> PROBLEM TO WORK ON: Return every line of the data below that includes the string "from".

> GIVEN INFORMATION:
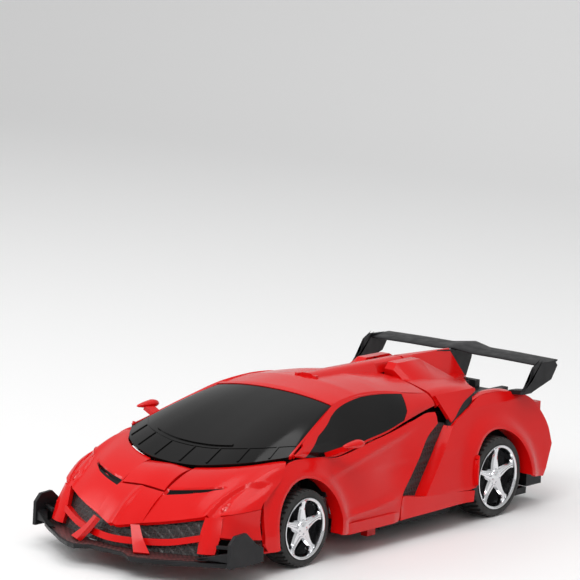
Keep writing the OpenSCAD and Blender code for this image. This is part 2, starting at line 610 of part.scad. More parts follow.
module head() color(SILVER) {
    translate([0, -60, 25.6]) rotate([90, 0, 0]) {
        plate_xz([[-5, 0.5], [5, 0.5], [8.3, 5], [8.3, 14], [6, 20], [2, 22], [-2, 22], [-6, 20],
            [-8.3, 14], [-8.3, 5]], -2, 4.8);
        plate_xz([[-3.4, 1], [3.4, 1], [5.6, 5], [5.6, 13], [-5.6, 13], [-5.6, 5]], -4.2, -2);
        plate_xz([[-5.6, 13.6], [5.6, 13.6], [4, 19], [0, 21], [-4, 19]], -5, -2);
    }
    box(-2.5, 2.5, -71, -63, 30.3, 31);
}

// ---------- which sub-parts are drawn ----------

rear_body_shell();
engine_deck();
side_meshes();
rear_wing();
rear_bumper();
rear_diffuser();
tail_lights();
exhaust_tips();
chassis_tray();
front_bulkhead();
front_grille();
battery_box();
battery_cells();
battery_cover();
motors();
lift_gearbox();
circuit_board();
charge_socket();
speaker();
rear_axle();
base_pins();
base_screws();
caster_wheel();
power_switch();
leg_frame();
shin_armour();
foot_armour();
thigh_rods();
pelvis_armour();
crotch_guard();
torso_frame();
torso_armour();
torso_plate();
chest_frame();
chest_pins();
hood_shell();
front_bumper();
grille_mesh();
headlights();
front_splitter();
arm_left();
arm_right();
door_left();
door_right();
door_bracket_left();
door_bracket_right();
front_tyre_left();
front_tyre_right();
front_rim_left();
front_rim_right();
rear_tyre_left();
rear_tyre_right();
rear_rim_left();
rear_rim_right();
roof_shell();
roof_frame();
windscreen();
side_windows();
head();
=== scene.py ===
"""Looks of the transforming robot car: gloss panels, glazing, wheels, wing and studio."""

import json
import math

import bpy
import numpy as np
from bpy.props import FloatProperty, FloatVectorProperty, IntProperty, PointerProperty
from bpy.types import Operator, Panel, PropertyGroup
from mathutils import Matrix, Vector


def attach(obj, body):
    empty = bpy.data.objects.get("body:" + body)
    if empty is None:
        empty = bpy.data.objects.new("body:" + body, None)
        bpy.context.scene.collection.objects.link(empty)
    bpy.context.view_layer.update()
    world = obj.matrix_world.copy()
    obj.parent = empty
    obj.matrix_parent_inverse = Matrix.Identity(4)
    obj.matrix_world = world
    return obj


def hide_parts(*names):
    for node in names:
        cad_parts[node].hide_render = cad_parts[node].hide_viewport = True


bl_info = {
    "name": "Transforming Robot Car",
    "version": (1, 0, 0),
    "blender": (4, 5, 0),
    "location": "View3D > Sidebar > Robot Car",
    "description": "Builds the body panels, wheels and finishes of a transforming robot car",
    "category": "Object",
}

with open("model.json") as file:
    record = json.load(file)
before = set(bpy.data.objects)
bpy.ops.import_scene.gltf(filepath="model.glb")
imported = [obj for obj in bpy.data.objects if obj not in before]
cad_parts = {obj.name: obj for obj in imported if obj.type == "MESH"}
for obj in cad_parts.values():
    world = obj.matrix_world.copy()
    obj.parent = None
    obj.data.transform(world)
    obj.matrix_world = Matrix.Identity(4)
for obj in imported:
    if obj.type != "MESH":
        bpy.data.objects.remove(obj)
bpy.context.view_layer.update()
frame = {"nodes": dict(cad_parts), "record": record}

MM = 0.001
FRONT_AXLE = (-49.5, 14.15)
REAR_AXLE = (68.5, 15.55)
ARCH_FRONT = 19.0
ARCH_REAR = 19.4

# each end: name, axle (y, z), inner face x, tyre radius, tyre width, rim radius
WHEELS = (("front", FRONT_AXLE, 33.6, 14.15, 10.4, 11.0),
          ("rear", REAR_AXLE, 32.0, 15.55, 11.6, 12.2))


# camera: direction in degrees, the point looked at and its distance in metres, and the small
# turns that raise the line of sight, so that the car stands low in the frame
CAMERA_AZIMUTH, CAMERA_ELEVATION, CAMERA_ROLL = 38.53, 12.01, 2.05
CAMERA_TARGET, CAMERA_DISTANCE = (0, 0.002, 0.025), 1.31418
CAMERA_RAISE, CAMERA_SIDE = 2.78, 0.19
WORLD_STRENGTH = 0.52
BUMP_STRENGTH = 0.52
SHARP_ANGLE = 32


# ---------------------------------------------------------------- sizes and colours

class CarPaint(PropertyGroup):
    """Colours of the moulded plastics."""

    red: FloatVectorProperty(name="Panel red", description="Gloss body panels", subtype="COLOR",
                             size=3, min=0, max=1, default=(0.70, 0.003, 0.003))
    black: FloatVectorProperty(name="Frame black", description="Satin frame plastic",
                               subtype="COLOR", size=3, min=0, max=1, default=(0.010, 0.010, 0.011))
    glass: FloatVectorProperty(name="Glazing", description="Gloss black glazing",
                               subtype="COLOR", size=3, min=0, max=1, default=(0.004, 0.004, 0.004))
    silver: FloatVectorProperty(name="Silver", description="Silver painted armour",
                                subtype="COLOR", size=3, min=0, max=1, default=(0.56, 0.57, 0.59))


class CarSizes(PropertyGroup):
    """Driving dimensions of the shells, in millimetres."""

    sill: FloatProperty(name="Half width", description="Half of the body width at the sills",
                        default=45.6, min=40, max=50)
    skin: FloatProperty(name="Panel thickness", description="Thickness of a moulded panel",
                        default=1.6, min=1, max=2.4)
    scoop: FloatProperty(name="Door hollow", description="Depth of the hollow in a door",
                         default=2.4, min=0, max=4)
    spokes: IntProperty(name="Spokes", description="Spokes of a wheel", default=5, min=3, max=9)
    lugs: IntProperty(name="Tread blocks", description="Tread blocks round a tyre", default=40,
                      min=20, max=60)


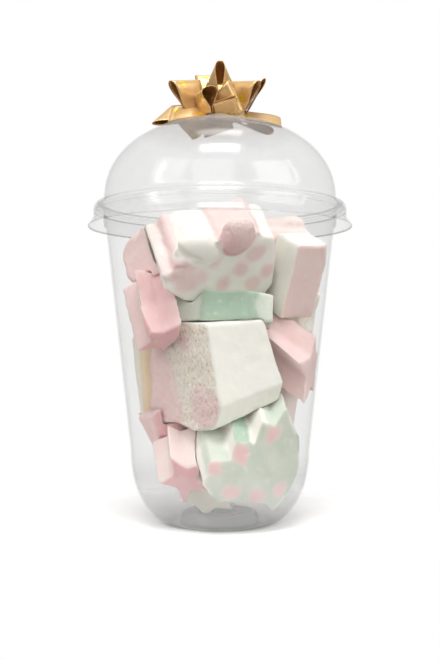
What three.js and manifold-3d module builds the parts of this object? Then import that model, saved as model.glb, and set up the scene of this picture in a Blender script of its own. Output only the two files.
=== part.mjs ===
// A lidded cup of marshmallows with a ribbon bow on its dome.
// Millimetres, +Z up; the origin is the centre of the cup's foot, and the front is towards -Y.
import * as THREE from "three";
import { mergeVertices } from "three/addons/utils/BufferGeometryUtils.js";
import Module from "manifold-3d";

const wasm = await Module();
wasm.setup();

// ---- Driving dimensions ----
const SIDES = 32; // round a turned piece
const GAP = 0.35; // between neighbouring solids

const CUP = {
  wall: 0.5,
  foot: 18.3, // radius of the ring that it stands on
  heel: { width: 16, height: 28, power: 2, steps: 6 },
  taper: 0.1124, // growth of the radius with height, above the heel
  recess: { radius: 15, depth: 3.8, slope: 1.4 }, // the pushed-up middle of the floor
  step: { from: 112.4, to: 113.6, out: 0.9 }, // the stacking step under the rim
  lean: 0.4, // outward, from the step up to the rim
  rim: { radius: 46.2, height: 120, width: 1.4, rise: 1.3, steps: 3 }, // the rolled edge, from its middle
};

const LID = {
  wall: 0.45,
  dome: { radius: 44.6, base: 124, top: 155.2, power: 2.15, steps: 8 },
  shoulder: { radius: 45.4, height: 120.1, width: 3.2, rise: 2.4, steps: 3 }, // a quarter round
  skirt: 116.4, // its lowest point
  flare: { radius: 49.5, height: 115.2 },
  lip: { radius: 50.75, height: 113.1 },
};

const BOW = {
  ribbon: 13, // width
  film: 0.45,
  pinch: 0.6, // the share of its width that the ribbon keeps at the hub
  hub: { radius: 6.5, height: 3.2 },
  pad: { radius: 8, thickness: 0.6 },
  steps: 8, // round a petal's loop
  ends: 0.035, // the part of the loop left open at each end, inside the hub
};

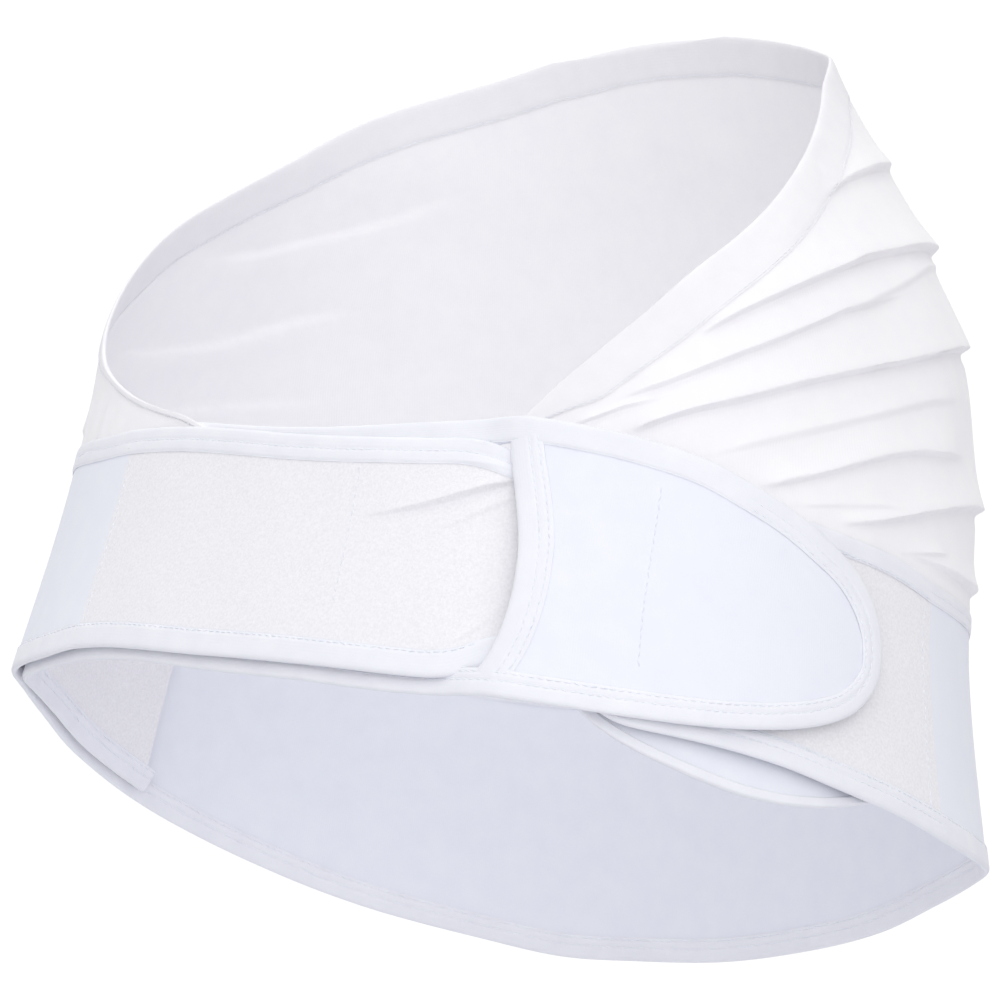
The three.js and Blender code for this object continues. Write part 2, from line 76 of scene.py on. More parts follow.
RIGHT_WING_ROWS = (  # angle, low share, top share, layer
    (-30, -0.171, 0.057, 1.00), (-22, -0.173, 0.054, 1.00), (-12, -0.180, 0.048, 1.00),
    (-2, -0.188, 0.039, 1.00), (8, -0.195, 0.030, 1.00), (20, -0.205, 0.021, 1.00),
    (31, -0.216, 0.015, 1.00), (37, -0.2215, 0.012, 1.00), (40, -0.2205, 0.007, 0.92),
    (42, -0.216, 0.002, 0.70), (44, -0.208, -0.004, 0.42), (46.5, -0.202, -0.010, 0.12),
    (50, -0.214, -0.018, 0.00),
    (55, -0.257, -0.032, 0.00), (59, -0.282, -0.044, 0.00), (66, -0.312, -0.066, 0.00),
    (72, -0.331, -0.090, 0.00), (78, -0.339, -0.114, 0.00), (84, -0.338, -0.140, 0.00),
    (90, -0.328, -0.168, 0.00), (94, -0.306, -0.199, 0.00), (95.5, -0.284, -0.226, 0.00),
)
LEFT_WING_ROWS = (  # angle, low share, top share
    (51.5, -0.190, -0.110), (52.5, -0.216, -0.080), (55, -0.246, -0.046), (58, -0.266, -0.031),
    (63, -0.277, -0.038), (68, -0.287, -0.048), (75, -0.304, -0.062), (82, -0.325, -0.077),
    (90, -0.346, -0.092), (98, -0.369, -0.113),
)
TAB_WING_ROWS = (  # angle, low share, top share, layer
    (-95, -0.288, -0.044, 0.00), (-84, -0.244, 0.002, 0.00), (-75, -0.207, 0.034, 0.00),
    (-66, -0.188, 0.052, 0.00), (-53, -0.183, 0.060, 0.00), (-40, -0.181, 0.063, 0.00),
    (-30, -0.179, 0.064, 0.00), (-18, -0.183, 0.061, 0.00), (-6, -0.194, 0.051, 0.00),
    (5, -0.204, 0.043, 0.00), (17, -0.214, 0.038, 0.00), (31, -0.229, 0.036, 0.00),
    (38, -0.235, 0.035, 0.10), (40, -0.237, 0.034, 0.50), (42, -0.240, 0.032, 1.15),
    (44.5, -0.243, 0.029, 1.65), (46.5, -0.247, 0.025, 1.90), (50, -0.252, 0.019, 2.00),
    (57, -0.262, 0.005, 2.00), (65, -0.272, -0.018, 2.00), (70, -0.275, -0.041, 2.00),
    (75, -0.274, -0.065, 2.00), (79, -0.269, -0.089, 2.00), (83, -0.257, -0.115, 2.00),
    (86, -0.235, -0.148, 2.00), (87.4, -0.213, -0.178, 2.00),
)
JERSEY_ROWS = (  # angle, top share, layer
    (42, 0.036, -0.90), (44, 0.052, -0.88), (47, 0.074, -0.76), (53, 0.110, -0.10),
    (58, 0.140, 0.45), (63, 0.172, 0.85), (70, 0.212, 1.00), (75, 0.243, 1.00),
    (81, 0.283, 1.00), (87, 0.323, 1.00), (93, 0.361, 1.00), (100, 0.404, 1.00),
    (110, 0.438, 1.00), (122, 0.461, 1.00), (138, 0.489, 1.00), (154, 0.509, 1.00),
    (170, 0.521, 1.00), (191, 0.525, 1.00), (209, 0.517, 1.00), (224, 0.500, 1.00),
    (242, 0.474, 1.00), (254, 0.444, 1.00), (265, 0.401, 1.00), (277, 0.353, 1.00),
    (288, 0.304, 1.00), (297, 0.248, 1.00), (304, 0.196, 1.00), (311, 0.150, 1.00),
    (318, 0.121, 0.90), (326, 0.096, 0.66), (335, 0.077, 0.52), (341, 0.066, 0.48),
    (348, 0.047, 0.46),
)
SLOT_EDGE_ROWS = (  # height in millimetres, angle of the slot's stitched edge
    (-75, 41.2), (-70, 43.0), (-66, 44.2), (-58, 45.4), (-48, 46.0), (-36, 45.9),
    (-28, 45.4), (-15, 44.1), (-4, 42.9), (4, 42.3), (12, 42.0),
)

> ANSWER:
from bpy.props import FloatProperty, FloatVectorProperty, IntProperty, PointerProperty
from bpy.types import Operator, Panel, PropertyGroup
from mathutils import Matrix, Vector
import * as THREE from "three";
import { mergeVertices } from "three/addons/utils/BufferGeometryUtils.js";
import Module from "manifold-3d";
  step: { from: 112.4, to: 113.6, out: 0.9 }, // the stacking step under the rim
  lean: 0.4, // outward, from the step up to the rim
  rim: { radius: 46.2, height: 120, width: 1.4, rise: 1.3, steps: 3 }, // the rolled edge, from its middle
The three.js and Blender code for this object continues. Write part 2, from line 76 of scene.py on. More parts follow.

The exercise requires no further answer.